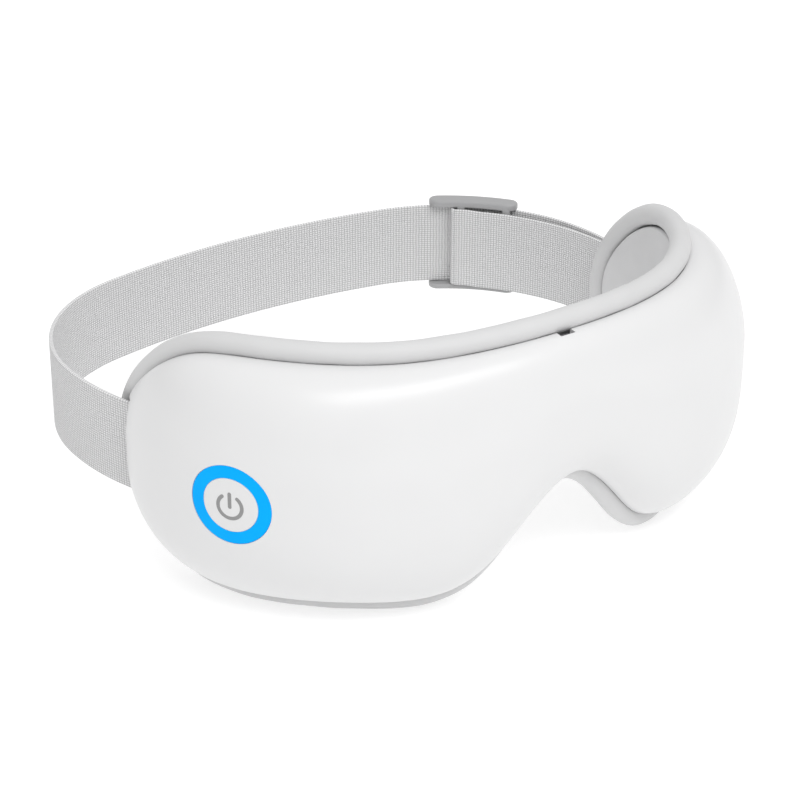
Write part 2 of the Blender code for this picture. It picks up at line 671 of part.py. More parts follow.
def build_vibration_motors(motor_metal, brass):
    for side, mark in ((-1, "left"), (1, "right")):
        shaft = seat(side * 29.0, 70.7, 7.2) @ Matrix.Rotation(side * pi / 2, 4, "Y")
        profile = ((3.0, -5.5), (3.0, 5.5), (0.5, 5.5), (0.5, 10.0))
        turned(f"vibration_motor_{mark}", shaft, profile, motor_metal, 16)
        weight = turned(f"vibration_weight_{mark}", shaft, ((2.9, 6.1), (2.9, 9.6)), brass, 20)
        cut(weight, turned(f"weight_bore_{mark}", shaft, ((0.8, 5.8), (0.8, 9.9)), None, 12))
        cut(weight, block(f"weight_relief_{mark}", shaft, (0.9, -4.0, 5.8), (4.0, 4.0, 9.9), None))


def build_speaker(black):
    axis = seat(0.0, 59.0, 0) @ Matrix.Rotation(pi / 2, 4, "X")
    turned("speaker", axis, ((9.0, 3.1), (9.0, 5.0), (6.5, 5.0), (6.5, 7.4)), black, 24)


def build_socket(steel, black):
    place = seat(NOTCH_U, 0, SOCKET_OUT)
    reach_x, reach_y, reach_z = SOCKET_SIZE
    half_x, half_y = reach_x / 2, reach_y / 2
    top, foot = SOCKET_TOP, SOCKET_TOP - reach_z
    socket = block("charge_socket", place, (-half_x, -half_y, foot), (half_x, half_y, top), steel)
    low, high = (-half_x + 0.3, -half_y + 0.3, top - 5.2), (half_x - 0.3, half_y - 0.3, top + 1.0)
    cut(socket, block("socket_hollow", place, low, high, None))
    block("socket_tongue", place, (-2.0, -0.35, top - 4.9), (2.0, 0.35, top - 0.8), black)
    block("socket_board", place, (-8.0, -1.6, foot - 1.6), (8.0, 1.6, foot - 0.4), black)


def unrolled_run(points, step=6):
    """World points along a smooth run through unrolled (u, z, out) points."""
    run = []
    padded = [points[0], *points, points[-1]]
    for i in range(len(points) - 1):
        p0, p1, p2, p3 = (Vector(p) for p in padded[i:i + 4])
        for k in range(step):
            t = k / step
            mid = 0.5 * ((2 * p1) + (p2 - p0) * t + (2 * p0 - 5 * p1 + 4 * p2 - p3) * t * t
                         + (3 * p1 - p0 - 3 * p2 + p3) * t**3)
            run.append(wrap(*mid))
    run.append(wrap(*points[-1]))
    return run


def build_air_tubes(clear):
    to_right = [(66.0, 70.0, 11.0), (60.0, 71.0, 11.0), (52.0, 66.0, 11.4), (42.0, 60.0, 10.8)]
    to_left = [(-54.0, 52.0, 9.5), (-48.0, 52.0, 11.0), (-40.0, 54.0, 11.4), (-33.0, 56.0, 11.0)]
    tube("air_tube_right", unrolled_run(to_right), 1.3, clear)
    tube("air_tube_left", unrolled_run(to_left), 1.3, clear)


# ---------------------------------------------------------------- strap

def strap_line(sign, step=STRAP_STEP):
    """(distance, x, y, heading) along the strap from the back centre to one lobe."""
    line = [(0.0, 0.0, STRAP_BACK_Y, 0.0)]
    gone, x, y, turn = line[0]
    pieces = ((BACK_ARC, BACK_RADIUS), (CORNER_ARC, CORNER_RADIUS), (SIDE_ARC, SIDE_RADIUS),
              (MOUTH_ARC, MOUTH_RADIUS), (STRAP_TAIL, 1e9))
    for length, radius in pieces:
        count = max(2, round(length / step))
        for _ in range(count):
            part = length / count
            middle = turn - part / radius / 2
            x += part * cos(middle)
            y += part * sin(middle)
            turn -= part / radius
            gone += part
            line.append((gone, x, y, turn))
    return [(s, sign * px, py, sign, t) for s, px, py, t in line]


def strap_point(entry, z, shift):
    """World point of the strap's line moved outwards by `shift`."""
    _, x, y, sign, turn = entry
    return Vector((x - sign * sin(turn) * shift, y + cos(turn) * shift, z))


RIBBON_CORNERS = ((STRAP_BOTTOM, -1), (STRAP_BOTTOM, 1), (STRAP_TOP, 1), (STRAP_TOP, -1))


def ribbon_loops(line, shift_at, drop_at=lambda s: 0.0):
    half = STRAP_THICKNESS / 2
    loops = []
    for entry in line:
        shift, drop = shift_at(entry[0]), drop_at(entry[0])
        loops.append([strap_point(entry, z - drop, shift + side * half) for z, side in RIBBON_CORNERS])
    return loops


SWING_Y = wrap(PIN_U, 0, 5.9).y


def corner_centre():
    """Centre of the strap's corner arc on the +X side, which the slider turns about."""
    turn = BACK_ARC / BACK_RADIUS
    x = BACK_RADIUS * sin(turn)
    y = STRAP_BACK_Y - BACK_RADIUS * (1 - cos(turn))
    return Vector((x - CORNER_RADIUS * sin(turn), y - CORNER_RADIUS * cos(turn), 0))


def build_strap(webbing):
    left = strap_line(-1)[::-1]
    right = strap_line(1)[1:]
    origin = (0.0, SWING_Y, STRAP_MIDDLE)
    strap = stack_solid("strap", ribbon_loops(left + right, lambda s: 0.0), webbing, origin)
    for side, mark in ((-1, "left"), (1, "right")):
        cut(strap, pin_cutter(f"strap_eyelet_{mark}", side, 2.3))
    return strap


def pin_frame(side):
    """Frame on the strap's swing axis, Z pointing away from the head."""
    x = abs(wrap(PIN_U, 0, 0).x)
    return Matrix.Translation((side * x, SWING_Y, STRAP_MIDDLE)) @ Matrix.Rotation(side * pi / 2, 4, "Y")


def pin_cutter(name, side, radius):
    return turned(name, pin_frame(side), ((radius, -6.0), (radius, 14.0)), None, 16)


def return_start():
    """Distance along the strap at which the sewn return wraps the slider's centre bar."""
    return BACK_ARC + (SLIDER_ANGLE - BACK_ARC / BACK_RADIUS) * CORNER_RADIUS


def eased(way):
    way = min(max(way, 0.0), 1.0)
    return way * way * (3 - 2 * way)


def build_strap_return(webbing):
    """Second layer: sewn round the slider's centre bar, then back to the right lobe."""
    wrap_at = return_start() - 5.5
    line = [entry for entry in strap_line(1, 2.0) if wrap_at <= entry[0] <= 176.5]
    near, far = CORNER_RADIUS - BAR_RADIUS + BAR_THICKNESS / 2 + LAYER_GAP + STRAP_THICKNESS / 2, 1.6

    def shift(s):
        return -(near + (far - near) * eased((s - wrap_at - 24.0) / 60.0))

    def drop(s):
        return RETURN_DROP * (eased((s - wrap_at - 3.0) / 8.0) - 0.6 * eased((s - wrap_at - 30.0) / 50.0))

    inner = ribbon_loops(line, shift, drop)
    half = STRAP_THICKNESS / 2
    bar_line = CORNER_RADIUS - BAR_RADIUS
    fold = []
    radius = BAR_THICKNESS / 2 + LAYER_GAP + half
    start = line[0]
    tangent = Vector((start[3] * cos(start[4]), sin(start[4]), 0))
    for k in range(1, 6):
        turn = pi * k / 6
        outward = -bar_line - radius * cos(turn)
        back = radius * sin(turn)
        lower = []
        for z, side in RIBBON_CORNERS:
            point = strap_point(start, z, outward + side * half * cos(turn))
            lower.append(point - tangent * (back - side * half * sin(turn)))
        fold.append(lower)
    tail = [entry for entry in line if entry[0] <= wrap_at + 6.0]
    leg = ribbon_loops(tail, lambda s: -bar_line + radius)
    leg = [[loop[1], loop[0], loop[3], loop[2]] for loop in leg]
    loops = leg[::-1] + fold[::-1] + inner
    return stack_solid("strap_return", loops, webbing, (0.0, SWING_Y, STRAP_MIDDLE))


def polar(centre, radius, angle, z):
    """Point at an angle measured from +Y towards +X about the corner's centre."""
    return Vector((centre.x + radius * sin(angle), centre.y + radius * cos(angle), z))


def slider_bar(name, centre, radius, along, surface, low, high):
    """Upright bar of the slider, `along` millimetres towards the lobe from its middle."""
    loops = []
    for z in (low, high):
        loop = []
        for r, s in ((-1, -1), (1, -1), (1, 1), (-1, 1)):
            angle = SLIDER_ANGLE + (along + s * BAR_WIDTH / 2) / CORNER_RADIUS
            loop.append(polar(centre, radius + r * BAR_THICKNESS / 2, angle, z))
        loops.append(loop)
    return stack_solid(name, loops, surface)


def rail_loop(centre, z, shrink):
    """Stadium-shaped plan of a rail, bent along the corner arc."""
    middle = (RAIL_INNER + RAIL_OUTER) / 2
    half_depth = (RAIL_OUTER - RAIL_INNER) / 2 - shrink
    half_length = SLIDER_LENGTH / 2 - shrink
    loop = []
    for k in range(9):
        turn = -pi / 2 + pi * k / 8
        loop.append((half_length - half_depth + half_depth * cos(turn), half_depth * sin(turn)))
    straight = half_length - half_depth
    loop += [(straight * (1 - k / 4), half_depth) for k in range(1, 8)]
    loop += [(-s, -r) for s, r in loop]
    return [polar(centre, middle + r, SLIDER_ANGLE + (s + SLIDER_SHIFT) / CORNER_RADIUS, z) for s, r in loop]


def build_slider(grey):
    centre = corner_centre()
    top, bottom = STRAP_TOP + RAIL_GAP, STRAP_BOTTOM - RAIL_GAP

    def rail_levels(start, size, way):
        steps = ((0.0, 0.5), (0.5, 0.0), (size - 0.6, 0.0), (size, 0.7))
        return [rail_loop(centre, start + way * rise, shrink) for rise, shrink in steps]

    slider = stack_solid("slider", rail_levels(top, RAIL_HEIGHT, 1), grey, tuple(centre))
    low = rail_levels(bottom, LOW_RAIL_HEIGHT, -1)
    cut(slider, stack_solid("slider_low_rail", low, None), "UNION")
    bars = (("slider_left_bar", OUTER_BAR_RADIUS, -12.6), ("slider_centre_bar", BAR_RADIUS, -3.4),
            ("slider_right_bar", BAR_RADIUS, 14.6))
    for name, radius, along in bars:
        cut(slider, slider_bar(name, centre, radius, along, None, bottom - 1.0, top + 1.0), "UNION")
    return slider


def build_strap_pins(steel):
    """Rivets that the strap ends turn on."""
    profile = ((3.6, 3.4), (3.6, 4.6), (1.9, 4.6), (1.9, 9.4), (3.4, 9.4), (3.4, 10.4))
    for side, mark in ((-1, "left"), (1, "right")):
        turned(f"pivot_pin_{mark}", pin_frame(side), profile, steel, 18)


def build_tabs(plastic):
    """Plastic tabs sewn to the strap's ends, outside the webbing, with the pivot holes."""
    for side, mark in ((-1, "left"), (1, "right")):
        line = [e for e in strap_line(side, 2.0) if 180.0 <= e[0]]
        inner = STRAP_THICKNESS / 2 + LAYER_GAP
        loops = []
        for entry in line:
            loops.append([strap_point(entry, z, d) for z, d in
                          ((STRAP_BOTTOM + 4, inner), (STRAP_BOTTOM + 4, inner + 1.3),
                           (STRAP_TOP - 4, inner + 1.3), (STRAP_TOP - 4, inner))])
        tab = stack_solid(f"strap_tab_{mark}", loops, plastic, (0.0, SWING_Y, STRAP_MIDDLE))
        cut(tab, pin_cutter(f"tab_eyelet_{mark}", side, 2.3))


def build_all():
    clear_scene()
    white = material("shell_white", (0.86, 0.86, 0.87), 0.18)
    cap_white = material("button_white", (0.86, 0.86, 0.87), 0.25)
    roll_grey = material("roll_grey", (0.62, 0.62, 0.63), 0.55)
    panel_grey = material("panel_grey", (0.5, 0.5, 0.51), 0.75)
    frame_grey = material("frame_grey", (0.3, 0.3, 0.31), 0.5)
    blue = material("ring_blue", (0.0, 0.4, 0.93), 0.3)
    mark_grey = material("mark_grey", (0.3, 0.3, 0.3), 0.5)
    webbing = material("webbing_grey", (0.58, 0.58, 0.59), 0.9)
    slider_grey = material("slider_grey", (0.5, 0.5, 0.51), 0.4)
    steel = material("steel", (0.62, 0.62, 0.64), 0.3, 1.0)
    brass = material("brass", (0.7, 0.52, 0.25), 0.3, 1.0)
    board = material("board_green", (0.03, 0.2, 0.09), 0.5)
    black = material("black_plastic", (0.03, 0.03, 0.03), 0.5)
    housing = material("housing_ivory", (0.7, 0.68, 0.6), 0.5)
    film = material("film_amber", (0.5, 0.25, 0.05), 0.4)
    rubber = material("rubber_clear", (0.7, 0.72, 0.74), 0.4)
    wrapper = material("battery_blue", (0.08, 0.16, 0.35), 0.4)

    button = ring_frame()
    build_shell(white, button)
    build_frame(frame_grey)
    build_roll(roll_grey)
    build_panel(panel_grey)
    build_screws(steel)
    build_eye_modules(panel_grey, film, rubber)
    build_power_button(button, blue, cap_white, mark_grey, rubber)
    build_button_board(button, board, black)
    build_main_board(board)
    build_battery(wrapper)
    build_pump(steel, housing, brass)
    build_valve(housing, steel)
    build_vibration_motors(steel, brass)
    build_speaker(black)
    build_socket(steel, black)
    build_air_tubes(rubber)
    build_strap(webbing)
    build_strap_return(webbing)
    build_slider(slider_grey)
    build_strap_pins(steel)
    build_tabs(black)


build_all()
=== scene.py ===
"""Fine surfaces, materials, light and camera for the eye massager mask.

World axes: +Z up, the mask's front faces -Y, +X is to the viewer's right.
Unrolled coordinates are millimetres: u along the plan curve of the soft roll (0 at the
nose), z the height, and "out" the distance from that curve towards the front.
"""

from math import cos, hypot, pi, radians, sin

import bmesh
import bpy
import numpy as np
from mathutils import Matrix, Vector, kdtree


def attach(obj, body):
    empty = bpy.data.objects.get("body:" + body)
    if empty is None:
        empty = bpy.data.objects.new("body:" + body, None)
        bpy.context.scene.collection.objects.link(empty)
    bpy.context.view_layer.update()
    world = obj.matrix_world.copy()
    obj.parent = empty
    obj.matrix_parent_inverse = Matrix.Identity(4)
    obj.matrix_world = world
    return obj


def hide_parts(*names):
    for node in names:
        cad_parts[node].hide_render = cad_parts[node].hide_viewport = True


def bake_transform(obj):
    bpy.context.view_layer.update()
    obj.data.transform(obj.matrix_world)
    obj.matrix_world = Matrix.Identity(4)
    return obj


MM = 0.001

# plan curve of the mask
FRONT_Y = -82.0
RADII = (120.0, 75.0, 180.0)
REACHES = (48.0, 113.0)
EASING, PLAN_END, PLAN_STEP = 5.0, 180.0, 0.25

# outline of the roll's centre line, right half
OUTLINE = (
    (0.0, 85.8), (50.0, 84.3), (95.0, 83.8), (114.5, 81.2), (137.0, 67.8), (150.0, 45.8),
    (144.0, 23.8), (124.0, 6.8), (95.0, 3.3), (65.0, 3.5), (36.0, 6.4), (22.0, 18.8), (0.0, 36.1),
)
OUTLINE_SAMPLES = 2880

# front shell
SHELL_INSET, SHELL_OUT, WALL = 2.0, 3.2, 1.8
EDGE_LAP, NOSE_LAP, LAP_RISE, LAP_FADE = 0.6, 0.9, 0.4, 8.0
EDGE_LAP_SPAN, NOSE_LAP_SPAN = (95.0, 30.0), (22.0, 16.0)
DOME_AT_NOSE, DOME_GROWTH, DOME_BLEND = 10.8, 0.19, 14.0
DOME_END_POWER, DOME_END_ROUND = 2.5, 0.79
CROWN_SHARE, CROWN_SOFTNESS = 0.59, 0.1
ARCH_TOP, ARCH_BOTTOM = (1.38, 2.64), (3.43, 1.62)
COLUMNS_PER_SIDE, COLUMN_CROWDING = 130, 1.9
SHELL_ROWS, SHELL_ROW_POWER = (12, 40), 2.4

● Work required
Return all lines of the material above in which the word "empty" occurs.

● Exercise answer
    empty = bpy.data.objects.get("body:" + body)
    if empty is None:
        empty = bpy.data.objects.new("body:" + body, None)
        bpy.context.scene.collection.objects.link(empty)
    obj.parent = empty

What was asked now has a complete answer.